In this web guide, educators can learn about different types of assessment and view examples of assessments from many different science instructional materials. This guide is organized into three sections: Elementary Assessments (K–5), Middle School Assessments (6–8), and High School Assessments (9–12).

Within each grade level section, assessment examples have been categorized into five groups: (1) observations, interviews, and discussions, (2) written assessments, (3) performance assessments, (4) graphics, and (5) self-assessments. Several examples of each type of assessment are provided for each grade level group.

Many assessment experts sort assessments into just two categories: formative (tracking progress before or during instruction) and summative (evaluating achievement after instruction). This categorization is helpful because it focuses educators on the purposes of the assessment. In CSEs experience, however, many educators connect with a categorization system that focuses on types, or forms.

Under observations, interviews, and discussions, you will find observational assessments that are supported by checklists, informal note taking or scoring rubrics. Some are designed to be used as baseline assessments, others as embedded or final assessments.

For different age groups, Written Assessments may include class charts, science notebook entries, quick-writes, post unit tests, or introductory questionnaires.

Performance assessments may be conducted at the beginning, the middle or the end of a unit. Depending on the age group and the goals of the unit, performance assessments may include the carrying out of simple activities or procedures, presentations or demonstrations, or role playing and simulations.

Graphic Assessments include drawings, diagrams, charts and graphs that students create to show their understanding.

Depending on the specific goals of self-assessments, students may be asked to reflect on their own science understanding, or on their attitudes or working styles. They may be conducted as a baseline, embedded or post unit assessment.

These categories are not intended to be a comprehensive list of assessment types; they merely pinpoint some of the notable forms of assessments found in exemplary instructional materials. These categories are not absolute. There are many fuzzy boundaries among assessment forms, and some of the assessment examples features in this guide could be sorted into more than one category.

CSE purposefully selected an array of assessments that are distributed equally among the earth, physical, and life science domains. Though a few instructional programs take a much more comprehensive approach to assessment than others, CSE chose to feature examples from a variety of programs. By taking this approach, educators have an opportunity to see many different styles of assessment , and look at examples of a great variety of instructional materials.

Trends in the Assessment Landscape

Educators will notice several common threads among the assessments featured in this Web guide.

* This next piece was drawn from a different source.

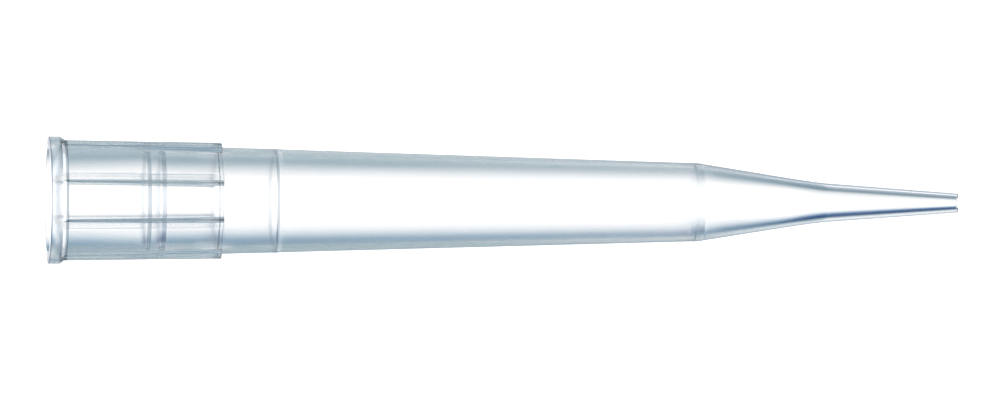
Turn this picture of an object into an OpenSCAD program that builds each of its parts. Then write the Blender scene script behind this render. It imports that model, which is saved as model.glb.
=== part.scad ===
// Pipette tip for air-displacement micropipettes, 200 microlitre class.
// One injection moulding in clear polypropylene. Millimetres, +Z up.
// The tip stands on its wide end: the mouth rim lies on z = 0 and the axis is +Z,
// with the fine end at the top.

/* [Overall] */
// Length from the mouth rim to the fine end
total_length = 51; // [50:0.5:54]

/* [Flange] */
// Outside diameter of the rim flange
flange_diameter = 7.08; // [7.08:0.02:7.5]
// Height of the flange's cylindrical edge
flange_height = 0.66; // [0.5:0.02:1.0]
// Height of the cone behind the flange, where it drops to the hub
flange_back = 0.27; // [0.15:0.01:0.4]
// Bevel on the rim's outer edge
rim_bevel = 0.03; // [0.02:0.01:0.12]

/* [Hub] */
// Height at which the hub and its ribs end in a step
hub_height = 9.57; // [8.6:0.01:11]
// Hub outside diameter between the ribs, just behind the flange
hub_diameter_low = 6.68; // [6.6:0.01:6.75]
// Hub outside diameter between the ribs, at the step
hub_diameter_high = 6.08; // [6.0:0.01:6.15]

/* [Ribs] */
// Number of ribs around the hub
rib_count = 8; // [6:1:10]
// Diameter over the ribs at the flange
rib_diameter_low = 7.06; // [6.9:0.02:7.06]
// Diameter over the ribs at the step
rib_diameter_high = 6.82; // [6.6:0.01:6.9]
// Width of each rib along its top, at the step
rib_width = 0.40; // [0.34:0.01:0.5]
// Slope of the rib sides away from the rib's own centre plane, in degrees
rib_side_angle = 9; // [4:1:16]
// Draft of the rib sides: each rib widens this many degrees towards the mouth
rib_draft = 0.2; // [0.1:0.1:0.8]

/* [Mouth bore] */
// Bore diameter at the mouth
mouth_diameter = 5.76; // [5.72:0.01:5.85]
// Height where the sealing land begins
land_height = 5.58; // [4.5:0.02:6]
// Bore diameter just before the sealing land
cone_diameter = 5.68; // [5.66:0.01:5.70]
// Diameter of the sealing land
land_diameter = 5.57; // [5.54:0.01:5.60]
// Length of the sealing land
land_length = 0.47; // [0.3:0.01:1.0]
// Height of the cone that leads into the land
land_lead = 0.24; // [0.1:0.01:0.4]
// Height of the cone past the land
land_exit = 0.37; // [0.1:0.01:0.5]
// Bore diameter just past the sealing land
neck_diameter = 5.44; // [5.42:0.01:5.48]
// Bore diameter where the hub's inner wall ends in a small shoulder
shoulder_diameter = 5.27; // [5.25:0.01:5.29]
// Height of that shoulder
shoulder_height = 9.33; // [8.8:0.01:9.5]
// How much the bore narrows at the shoulder
shoulder_drop = 0.05; // [0.01:0.01:0.08]

/* [Body] */
// Body outside diameter just above the hub
body_diameter_low = 5.93; // [5.88:0.01:5.98]
// Height of the fill ring on the body
ring_height = 12.54; // [11.5:0.02:14]
// Body outside diameter just below the fill ring
ring_diameter = 5.77; // [5.75:0.01:5.79]
// How far the fill ring stands proud of the body
ring_proud = 0.014; // [0.005:0.001:0.03]
// Drop in diameter from below the fill ring to above it
ring_drop = 0.034; // [0.02:0.002:0.05]
// Height where the body's gentle taper ends
body_height = 36.06; // [35:0.02:37]
// Body outside diameter at that height
body_diameter_high = 4.38; // [4.3:0.01:4.46]
// Height of the raised band there
band_height = 0.60; // [0.4:0.02:0.8]
// How far the band stands proud of the body at its lower edge
band_proud = 0.009; // [0.005:0.001:0.03]
// Outside diameter at the band's upper edge, where the steep taper starts
band_diameter_high = 4.27; // [4.2:0.01:4.3]

/* [Taper and fine end] */
// Height where the steep taper starts to ease
taper_height = 40.95; // [40.5:0.05:41.5]
// Outside diameter at that height
taper_diameter = 2.90; // [2.84:0.01:2.96]
// Height where the fine end's own taper begins
fine_height = 43.7; // [43.4:0.05:44.2]
// Outside diameter at that height
fine_diameter = 2.15; // [2.1:0.01:2.22]
// Outside diameter at the very end
end_diameter = 1.07; // [1.0:0.01:1.16]

/* [Inner passage] */
// Bore diameter where the body's gentle taper ends
passage_diameter_high = 3.98; // [3.9:0.01:4.02]
// Bore diameter where the steep inner taper starts to ease
passage_taper_diameter = 2.57; // [2.5:0.01:2.62]
// Bore diameter where the fine end's own taper begins
passage_fine_diameter = 1.86; // [1.8:0.01:1.9]
// Diameter of the opening at the fine end
orifice_diameter = 0.81; // [0.7:0.01:0.86]

/* [Hidden] */
$fn = 96;

flange_r = flange_diameter / 2;
body_r0 = body_diameter_low / 2;
ring_r = ring_diameter / 2;
band_r1 = band_diameter_high / 2;
taper_z0 = body_height + band_height;
land_z1 = land_height + land_length;

// point on a quadratic blend from a to b whose end directions meet at c
function blend(a, c, b, t) =
    (1 - t) * (1 - t) * a + 2 * t * (1 - t) * c + t * t * b;

// point where a run through a with slope sa (radius lost per height) meets one
// through b with slope sb; points are [radius, height]
function meet(a, sa, b, sb) =
    let (z = (a[0] - b[0] + sa * a[1] - sb * b[1]) / (sa - sb))
    [a[0] - sa * (z - a[1]), z];

outer_a = [taper_diameter / 2, taper_height];
outer_b = [fine_diameter / 2, fine_height];
outer_c = meet(outer_a, (band_r1 - taper_diameter / 2) / (taper_height - taper_z0),
               outer_b, (fine_diameter - end_diameter) / 2 / (total_length - fine_height));

inner_a = [passage_taper_diameter / 2, taper_height];
inner_b = [passage_fine_diameter / 2, fine_height - 0.1];
inner_c = meet(inner_a, (passage_diameter_high - passage_taper_diameter) / 2 / (taper_height - body_height),
               inner_b, (passage_fine_diameter - orifice_diameter) / 2 / (total_length - inner_b[1]));

outer_profile = concat(
    [[0, 0],
     [flange_r - rim_bevel, 0],
     [flange_r, rim_bevel],
     [flange_r, flange_height],
     [hub_diameter_low / 2, flange_height + flange_back],
     [hub_diameter_high / 2, hub_height],
     [body_r0, hub_height],
     [ring_r, ring_height],
     [ring_r + ring_proud, ring_height + 0.07],
     [ring_r + ring_proud - 0.002, ring_height + 0.12],
     [ring_r - ring_drop / 2, ring_height + 0.41],
     [body_diameter_high / 2, body_height],
     [body_diameter_high / 2 + band_proud, body_height + 0.07],
     [band_r1 + 0.029, taper_z0 - 0.10],
     [band_r1, taper_z0]],
    [for (t = [0 : 0.25 : 1]) blend(outer_a, outer_c, outer_b, t)],
    [[end_diameter / 2, total_length],
     [0, total_length]]);

passage_profile = concat(
    [[0, -1],
     [mouth_diameter / 2, -1],
     [mouth_diameter / 2, 0],
     [cone_diameter / 2, land_height - land_lead],
     [land_diameter / 2, land_height],
     [land_diameter / 2, land_z1],
     [neck_diameter / 2, land_z1 + land_exit],
     [shoulder_diameter / 2, shoulder_height],
     [(shoulder_diameter - shoulder_drop) / 2, shoulder_height + 0.05],
     [passage_diameter_high / 2, body_height]],
    [for (t = [0 : 0.25 : 1]) blend(inner_a, inner_c, inner_b, t)],
    [[orifice_diameter / 2, total_length],
     [orifice_diameter / 2, total_length + 1],
     [0, total_length + 1]]);

// envelope of the rib tops: leaves the flange at its edge and ends square
rib_envelope = [
    [0, flange_height / 2],
    [rib_diameter_low / 2, flange_height / 2],
    [rib_diameter_low / 2, flange_height],
    [rib_diameter_high / 2, hub_height],
    [0, hub_height]];

// one side of a rib in its own frame (X radial, Y across): everything below a
// plane through the rib's top edge at the step, sloped and drafted
module rib_side() {
    translate([rib_diameter_high / 2, rib_width / 2, hub_height])
        rotate([atan(tan(rib_draft) * cos(rib_side_angle)), 0, -rib_side_angle])
            translate([-1.5, -2, -hub_height - 1])
                cube([3, 2, hub_height + 2]);
}

module rib_block() {
    intersection() {
        rib_side();
        mirror([0, 1, 0]) rib_side();
        translate([(land_diameter / 2 + body_r0) / 2, -1, flange_height / 2])
            cube([2, 2, hub_height]);
    }
}

module ribs() {
    intersection() {
        rotate_extrude() polygon(rib_envelope);
        union()
            for (i = [0 : rib_count - 1])
                rotate([0, 0, (i + 0.5) * 360 / rib_count])
                    rib_block();
    }
}

module tip() {
    color([0.90, 0.93, 0.95, 0.35])
        difference() {
            union() {
                rotate_extrude() polygon(outer_profile);
                ribs();
            }
            rotate_extrude() polygon(passage_profile);
        }
}

tip();
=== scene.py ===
import math

import bpy
import numpy as np
from mathutils import Matrix, Vector


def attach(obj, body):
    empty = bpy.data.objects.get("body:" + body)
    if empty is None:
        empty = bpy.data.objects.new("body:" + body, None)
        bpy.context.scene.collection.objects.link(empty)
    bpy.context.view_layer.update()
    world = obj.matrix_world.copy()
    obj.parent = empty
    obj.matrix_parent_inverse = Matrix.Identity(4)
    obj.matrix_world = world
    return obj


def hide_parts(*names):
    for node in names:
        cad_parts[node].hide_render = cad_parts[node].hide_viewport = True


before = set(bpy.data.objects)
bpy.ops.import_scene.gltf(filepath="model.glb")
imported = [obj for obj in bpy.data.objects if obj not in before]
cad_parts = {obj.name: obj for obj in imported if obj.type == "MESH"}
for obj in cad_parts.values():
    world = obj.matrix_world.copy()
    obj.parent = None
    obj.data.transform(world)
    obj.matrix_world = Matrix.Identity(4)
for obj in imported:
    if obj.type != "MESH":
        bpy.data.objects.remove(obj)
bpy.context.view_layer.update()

MM = 0.001
PERIODS = 8  # ribs round the hub
HALF = (7, 4, 3, 4, 4)  # segments: valley arc, root fillet, side, corner fillet, top
N = 2 * sum(HALF) * PERIODS  # vertices round every row
RIB0 = math.radians(22.5)  # azimuth of the first rib's centre plane


# ---------------------------------------------------------------- profiles, mm
def lerp(a, b, t):
    return a + (b - a) * t


def bezier(a, c, b, n):
    pts = []
    for i in range(1, n):
        t = i / n
        u = 1 - t
        pts.append(
            (
                u * u * a[0] + 2 * t * u * c[0] + t * t * b[0],
                u * u * a[1] + 2 * t * u * c[1] + t * t * b[1],
            )
        )
    return pts


def meet(a, sa, b, sb):
    z = (a[0] - b[0] + sa * a[1] - sb * b[1]) / (sa - sb)
    return (a[0] - sa * (z - a[1]), z)


def run(a, b, n):
    """n - 1 points between a and b on a straight run."""
    return [(lerp(a[0], b[0], i / n), lerp(a[1], b[1], i / n)) for i in range(1, n)]


def rounded(pts, radii, segs=3):
    """The profile with its corners eased: radii[i] is how far the easing of
    corner i reaches along both runs (0 leaves it sharp)."""
    out = [pts[0]]
    for i in range(1, len(pts) - 1):
        d = radii.get(i, 0)
        p, q, r = (np.array(x, float) for x in pts[i - 1 : i + 2])
        if d <= 0:
            out.append(tuple(q))
            continue
        d1 = min(d, 0.45 * np.linalg.norm(q - p))
        d2 = min(d, 0.45 * np.linalg.norm(r - q))
        a = q + (p - q) / np.linalg.norm(p - q) * d1
        b = q + (r - q) / np.linalg.norm(r - q) * d2
        out.append(tuple(a))
        out += bezier(tuple(a), tuple(q), tuple(b), segs)
        out.append(tuple(b))
    out.append(pts[-1])
    return out


Z_END = 51.0
TAPER = (2.135, 36.66)  # where the steep taper starts
outer_a, outer_b = (1.448, 40.95), (1.075, 43.70)
outer_c = meet(
    outer_a,
    (TAPER[0] - outer_a[0]) / (outer_a[1] - TAPER[1]),
    outer_b,
    (outer_b[0] - 0.535) / (Z_END - outer_b[1]),
)
bore_top = (1.989, 36.10)
inner_a, inner_b = (1.285, 40.95), (0.935, 43.60)
inner_c = meet(
    inner_a,
    (bore_top[0] - inner_a[0]) / (inner_a[1] - bore_top[1]),
    inner_b,
    (inner_b[0] - 0.405) / (Z_END - inner_b[1]),
)

FLANGE_R = 3.534
FLANGE_Z, HUB_Z0, HUB_Z1 = 0.66, 0.93, 9.57

# flange, from the mouth's face outward, up to where the ribs begin
flange = rounded(
    [(3.51, 0.0), (FLANGE_R, 0.03), (FLANGE_R, FLANGE_Z)], {1: 0.01}, 2
)

# body above the hub's step
body = [(2.964, HUB_Z1)]
body += rounded(
    [
        (2.964, HUB_Z1),
        (2.886, 12.54),
        (2.900, 12.61),
        (2.898, 12.66),
        (2.8685, 12.95),
        (2.192, 36.06),
        (2.201, 36.13),
        (2.164, 36.56),
        TAPER,
        outer_a,
    ],
    {1: 0.01, 2: 0.01, 3: 0.01, 4: 0.01, 5: 0.012, 6: 0.012, 7: 0.012, 8: 0.012},
    2,
)[1:]
full = []
for a, b in zip(body, body[1:]):
    full.append(a)
    if b[1] - a[1] > 2.0:
        full += run(a, b, max(2, int((b[1] - a[1]) / 1.0)))
full.append(body[-1])
body = full
body += bezier(outer_a, outer_c, outer_b, 16) + [outer_b]
body += run(outer_b, (0.536, Z_END - 0.02), 10)
body += [(0.536, Z_END - 0.02), (0.520, Z_END)]

# passage, from the mouth up
bore = [
    (2.880, 0.0),
    (2.838, 5.34),
    (2.785, 5.58),
    (2.785, 6.05),
    (2.722, 6.42),
    (2.637, 9.33),
    (2.612, 9.38),
    bore_top,
    inner_a,
]
bore = rounded(bore, {1: 0.03, 2: 0.03, 3: 0.03, 4: 0.03, 5: 0.015, 6: 0.015, 7: 0.05}, 2)
full = []
for a, b in zip(bore, bore[1:]):
    full.append(a)
    if b[1] - a[1] > 2.0:
        full += run(a, b, max(2, int((b[1] - a[1]) / 1.0)))
full.append(bore[-1])
bore = [(2.90, 0.0), (2.8798, 0.02)] + full[1:]
bore += bezier(inner_a, inner_c, inner_b, 16) + [inner_b]
bore += run(inner_b, (0.405, Z_END), 10) + [(0.405, Z_END - 0.01), (0.41, Z_END)]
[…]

  • Many of the assessments are open-ended, inviting rich and varied student responses.
  • Many of the assessments are interwoven within classroom activities, and are sometimes indistinguishable from instruction. Because of this, many of the assessments are very informal, such as quick-writes in student notebooks.
  • Many of the assessments require new approaches to scoring, in which teachers rate students according to degrees of performance.
  • Many of the assessments involve students in the evaluation process.